W końcu młodemu bohaterowi wystarczył rok, by zrozumieć, na czym polega przyjaźń i poznać złe strony bycia dorosłym. Nie wiem, czy w gruncie rzeczy powrócił do róży, czy tylko w wyobraźni, acz jeśli nawet tylko w myślach, to w pewnym sensie jego jestestwo ostatecznie znalazło się przy niej. Można zatem powiedzieć, że przyjaźń i miłość potrafi być silniejsza od śmierci, a przynajmniej od strachu przed jej nadejściem.

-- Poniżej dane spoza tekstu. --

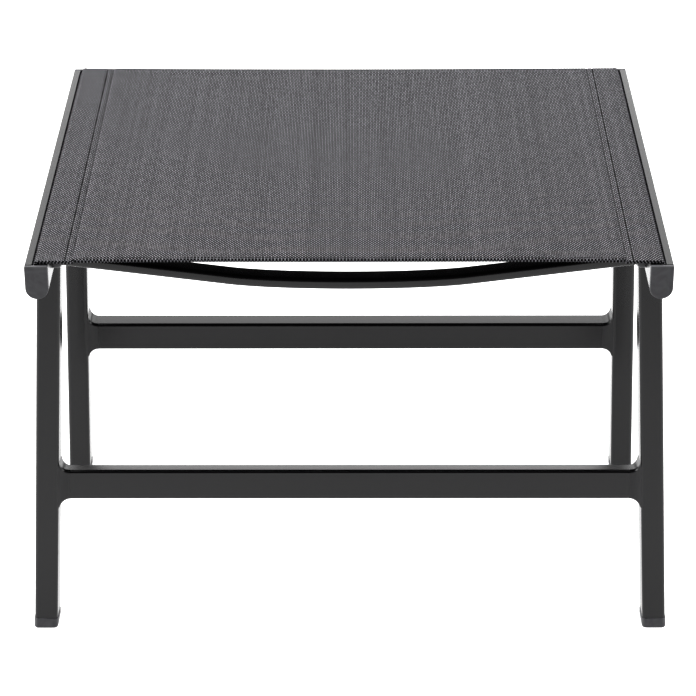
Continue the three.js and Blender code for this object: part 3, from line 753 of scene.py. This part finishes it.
# %% Lay out the cloth
def cloth_mesh():
    """The cloth's middle surface as a quad grid, with a UV map that holds millimetres."""
    shell = bmesh.new()
    flat_uv = shell.loops.layers.uv.new("millimetres")
    uv_of = {}

    def vertex(x, y, z, u, v):
        point = shell.verts.new(Vector((x, y, z)) * MM)
        uv_of[point] = (u, v)
        return point

    grid = []
    for (layer, x, z), u in zip(across, run):
        front, rear = (front_of(x), rear_of(x)) if layer == "top" else (SLING_FRONT, SLING_REAR)
        level = z + (sag(x) if layer != "fold" else 0)
        ys = [front * (1 - share) + rear * share + offset for share, offset in stations]
        column = [vertex(x, y, level + relief(x, y, layer), u, y) for y in ys]
        if layer == "top" and abs(x) <= HEM_HALF:
            before = [vertex(x, front - out, TOP - drop + sag(x), u, front - path)
                      for (out, drop), path in zip(hem_points, hem_lengths)]
            after = [vertex(x, rear + out, TOP - drop + sag(x), u, rear + path)
                     for (out, drop), path in zip(hem_points, hem_lengths)]
            column = before[::-1] + column + after
        else:
            column = [None] * len(hem_points) + column + [None] * len(hem_points)
        grid.append(column)
    for left, right in zip(grid, grid[1:]):
        for corners in zip(left, right, right[1:], left[1:]):
            if None not in corners:
                face = shell.faces.new(corners)
                face.smooth = True
                for loop in face.loops:
                    loop[flat_uv].uv = uv_of[loop.vert]
    mesh = bpy.data.meshes.new("sling_cloth")
    shell.to_mesh(mesh)
    shell.free()
    return mesh


mesh = cloth_mesh()
sling = new_piece("sling_cloth", mesh, sling_cloth)
thicken = sling.modifiers.new("thicken", "SOLIDIFY")
thicken.thickness = SHEET * MM
thicken.offset = 0.0
settle(sling)
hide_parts("sling")
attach(sling, "root")

# %% [markdown]
# ## Seams
# A lockstitch shows on top as a row of short thread arches, each 3 mm long and pulled into the cloth at
# both ends, and the same underneath. Hundreds of equal arches along a line are work for Geometry
# Nodes: the line is cut at every stitch, one arch is placed on each point and turned along the line.
# The thread is drawn 0.8 to 1 mm thick instead of 0.5 mm, because thinner it wouldn't show from here.

# %% Stitches
stitch_tree, sizes_in, result = node_tree("lockstitch", ["Pitch", "Length", "Rise", "Thread"])
spots = add(stitch_tree, "GeometryNodeCurveToPoints", {
    "Curve": sizes_in.outputs["Geometry"], "Length": sizes_in.outputs["Pitch"]}, mode="LENGTH")
along = add(stitch_tree, "FunctionNodeAlignRotationToVector", {"Vector": spots.outputs["Tangent"]}, axis="X")
half_length = add(stitch_tree, "ShaderNodeMath", {
    0: sizes_in.outputs["Length"], 1: 0.5}, operation="MULTIPLY")
far_half = add(stitch_tree, "ShaderNodeMath", {0: half_length.outputs[0], 1: -1.0}, operation="MULTIPLY")
sink = add(stitch_tree, "ShaderNodeMath", {0: sizes_in.outputs["Rise"], 1: -1.0}, operation="MULTIPLY")
entry = add(stitch_tree, "ShaderNodeCombineXYZ", {"X": far_half.outputs[0], "Z": sink.outputs[0]})
crown = add(stitch_tree, "ShaderNodeCombineXYZ", {"Z": sizes_in.outputs["Rise"]})
leave = add(stitch_tree, "ShaderNodeCombineXYZ", {"X": half_length.outputs[0], "Z": sink.outputs[0]})
arch = add(stitch_tree, "GeometryNodeCurveQuadraticBezier", {
    "Resolution": 6, "Start": entry.outputs[0], "Middle": crown.outputs[0], "End": leave.outputs[0]})
round_thread = add(stitch_tree, "GeometryNodeCurvePrimitiveCircle", {
    "Resolution": 6, "Radius": sizes_in.outputs["Thread"]})
one_stitch = add(stitch_tree, "GeometryNodeCurveToMesh", {
    "Curve": arch.outputs["Curve"], "Profile Curve": round_thread.outputs["Curve"], "Fill Caps": True})
row = add(stitch_tree, "GeometryNodeInstanceOnPoints", {
    "Points": spots.outputs["Points"], "Instance": one_stitch.outputs["Mesh"],
    "Rotation": along.outputs["Rotation"]})
close_tree(stitch_tree, sizes_in, result, row.outputs["Instances"])
print("stitch tree:", len(stitch_tree.nodes), "nodes")

# %% [markdown]
# The seam lines follow the cloth's own rule for its height. The inner pocket seam turns out over the
# mitred corner in front, as it does in the photograph.

# %% Seam lines
STITCH_RISE = 0.42
SEAM_FRONT, SEAM_REAR, SEAM_STEP = -216, 233, 4
OUTER_START, INNER_START = -230.5, -231.5
TURN_OUT = 5.5     # how far the inner seam turns outwards over the mitre
HEM_SEAM_END = 2   # how far a hem's seam stops short of the hem's end


def surface(x, y, under):
    """Height of the cloth's upper face, or of the pocket's lower face."""
    if under:
        return TOP - 2 * CLOTH + sag(x) + relief(x, y, "under")
    return TOP + sag(x) + relief(x, y, "top")


def seam_points(flat_points, under):
    """The seam's line on the cloth, in metres."""
    return [Vector((x, y, surface(x, y, under))) * MM for x, y in flat_points]


def pocket_line(side, distance):
    """Points of a seam along a pocket; the inner one turns diagonally to the front corner."""
    points = [(side * distance, y) for y in range(SEAM_FRONT, SEAM_REAR, SEAM_STEP)]
    if distance == SEAMS[1]:
        return [(side * (distance + TURN_OUT), INNER_START)] + points
    return [(side * distance, OUTER_START)] + points


def hem_line(rear):
    """Points of the seam along a hem, between the pockets."""
    xs = [(HEM_HALF - HEM_SEAM_END) * i / 40 for i in range(-40, 41)]
    if rear:
        return [(x, SLING_REAR - HEM_SEAM) for x in xs]
    return [(x, front_fold(x) + HEM_SEAM) for x in xs]


def sew(name, lines, pitch, length, radius):
    """Stitches along lines, above and below the cloth, as one piece."""
    meshes = []
    for under, rise in ((False, STITCH_RISE), (True, -STITCH_RISE)):
        path = path_object(name + "_path", [(seam_points(line, under), False) for line in lines])
        meshes.append(grow(path, stitch_tree, thread, {
            "Pitch": pitch * MM, "Length": length * MM, "Rise": rise * MM, "Thread": radius * MM}))
        bpy.data.objects.remove(path)
    shell = bmesh.new()
    for mesh in meshes:
        shell.from_mesh(mesh)
    bmesh.ops.recalc_face_normals(shell, faces=shell.faces)
    for face in shell.faces:
        face.smooth = True
    joined = bpy.data.meshes.new(name)
    shell.to_mesh(joined)
    shell.free()
    piece = new_piece(name, joined, thread)
    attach(piece, "root")
    print(name, "faces:", len(joined.polygons))
    return piece


seams = [
    sew("pocket_seams", [pocket_line(side, seam) for side in (-1, 1) for seam in SEAMS],
        pitch=3.6, length=3.1, radius=0.5),
    sew("hem_seams", [hem_line(False), hem_line(True)], pitch=3.2, length=2.7, radius=0.4),
]

# %% [markdown]
# ## Weld beads
# The legs are welded to the rails all round. A gas-shielded weld in aluminium looks like a row of
# overlapping coins. The bead's line is where the leg's rounded rectangle meets the D of the rail, which
# a short sum gives, and Geometry Nodes lays a ball on it every 1.7 mm, more than half sunk in the tubes.

# %% Weld line
LEG_WIDTH, LEG_DEPTH, LEG_CORNER, COPE_RISE = 22.4, 29.0, 3.6, 5.0
STANCES = ((-131.0, 40.5, 19.0), (118.0, 8.0, 13.4))   # top of a leg, foot beyond it, foot out to the side
RAIL_UNDER, D_CENTRE = 387.5, 398.0
WELD_INSET = 0.8    # the leg's face to the line, inwards
WELD_DROP = 0.2     # below where leg and rail meet
BEAD_PITCH, BEAD_RADIUS, SMALLEST_BEAD, LARGEST_BEAD = 1.7, 1.9, 0.88, 1.08
OUTLINE_STEP = 1.5


def leg_outline():
    """Points round the leg's section, a rectangle with round corners."""
    a, b = LEG_WIDTH / 2 - WELD_INSET - LEG_CORNER, LEG_DEPTH / 2 - LEG_CORNER
    points = []
    for quarter, (cx, cy) in enumerate([(a, b), (-a, b), (-a, -b), (a, -b)]):
        points += turn(cx, cy, LEG_CORNER, 90 * quarter, 90 * quarter + 90, 4)
    dense = []
    for p, q in zip(points, points[1:] + points[:1]):
        pieces = max(1, round(math.dist(p, q) / OUTLINE_STEP))
        dense += [(p[0] + (q[0] - p[0]) * i / pieces, p[1] + (q[1] - p[1]) * i / pieces)
                  for i in range(pieces)]
    return dense


def weld_line(side, top_y, away, out):
    """Closed line where a leg's outside meets the rail, in metres."""
    foot = Vector((side * (RAIL_MIDDLE + out), top_y + math.copysign(away, top_y), 0))
    top = Vector((side * RAIL_MIDDLE, top_y, RAIL_UNDER))
    axis = (top - foot).normalized()
    depth_way = Vector((0, axis.z, -axis.y)).normalized()
    width_way = depth_way.cross(axis)
    reach = (top - foot).length + COPE_RISE
    points = []
    for a, b in leg_outline():
        start = foot + width_way * a + depth_way * b
        x, z = start.x - side * RAIL_MIDDLE, start.z - D_CENTRE
        square = axis.x**2 + axis.z**2
        half_b = x * axis.x + z * axis.z
        inside = half_b**2 - square * (x * x + z * z - RAIL_HALF**2)
        t = min((-half_b - math.sqrt(inside)) / square, reach) if inside > 0 else reach
        points.append((start + axis * (t - WELD_DROP)) * MM)
    return points


lines = [weld_line(side, *stance) for side in (-1, 1) for stance in STANCES]
print("weld line round a leg:", len(lines[0]), "points, from", round(min(p.z for p in lines[0]), 4),
      "to", round(max(p.z for p in lines[0]), 4), "m")

# %% Beads
weld_tree, sizes_in, result = node_tree("weld_bead", ["Pitch", "Radius"])
spots = add(weld_tree, "GeometryNodeCurveToPoints", {
    "Curve": sizes_in.outputs["Geometry"], "Length": sizes_in.outputs["Pitch"]}, mode="LENGTH")
along = add(weld_tree, "FunctionNodeAlignRotationToVector", {"Vector": spots.outputs["Tangent"]}, axis="X")
ball = add(weld_tree, "GeometryNodeMeshIcoSphere", {"Radius": sizes_in.outputs["Radius"], "Subdivisions": 2})
uneven = add(weld_tree, "FunctionNodeRandomValue", {
    2: SMALLEST_BEAD, 3: LARGEST_BEAD, "Seed": 7}, data_type="FLOAT")
beads = add(weld_tree, "GeometryNodeInstanceOnPoints", {
    "Points": spots.outputs["Points"], "Instance": ball.outputs["Mesh"],
    "Rotation": along.outputs["Rotation"], "Scale": uneven.outputs[1]})
close_tree(weld_tree, sizes_in, result, beads.outputs["Instances"])

path = path_object("weld_path", [(line, True) for line in lines])
mesh = grow(path, weld_tree, coated_casting, {"Pitch": BEAD_PITCH * MM, "Radius": BEAD_RADIUS * MM})
bpy.data.objects.remove(path)
mesh.shade_smooth()
welds = new_piece("leg_welds", mesh, coated_casting)
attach(welds, "root")
print("leg_welds faces:", len(mesh.polygons))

Postać powieści nauczyła mnie wiele. Dzięki niemu wiem, że o mały włos moja osoba straciłaby wiedzę na temat tego, co tak naprawdę jest najważniejsze w życiu. Najgorsze, że nie była świadoma tej zbliżającej się utraty. Zapodziać gdzieś swoją tożsamość – to nie dla mnie. Wiem jednak jedno, książę nie był jakimś tam małym bohaterem, tak jak jego wyobraźnia nie była tyci i nieznaczna. Autor także zdaje się, że był bogatym wewnętrznie człowiekiem, gdyż odważył się zagrać z adresatami swoich utworów w zabawę, do której niezbędna jest umiejętność twórcza, imaginacja. Z ubolewaniem należy jednak zaakcentować fakt, że pomimo słów samego poważanego przez dorosłych Alberta Einsteina, rodzicom i dziadkom brakuje fantazji. A przecież „wyobraźnia jest ważniejsza od wiedzy”. Z drugiej jednak strony zauważył, że „tylko dwie rzeczy są nieskończone: wszechświat oraz ludzka głupota”, choć w drugiej części swojej wypowiedzi zaznaczył, że co do tej pierwszej kwestii, można mieć jeszcze jakiekolwiek wątpliwości.
Piórem Antoine przekazał więcej, niż świat naszych opiekunów jest w stanie spostrzec i pojąć. Jak tego dokonał, będąc samemu już w nie tak młodym wieku, bo przecież przekroczył czterdzieści lat? Myślę, że odnalazłam jego receptę na ten sukces właśnie w jego dziele i zamierzam to wykorzystać w moim przyszłym, późniejszym już żywocie. Po części pewnie zostanę dzieckiem z zasadami. Czemu nie? Może i dorośli pozwalają sobie na poczynania łamiące reguły, które wpajają nam od dziecka, ale to nie oznacza, że muszę czynić tak samo, prawda?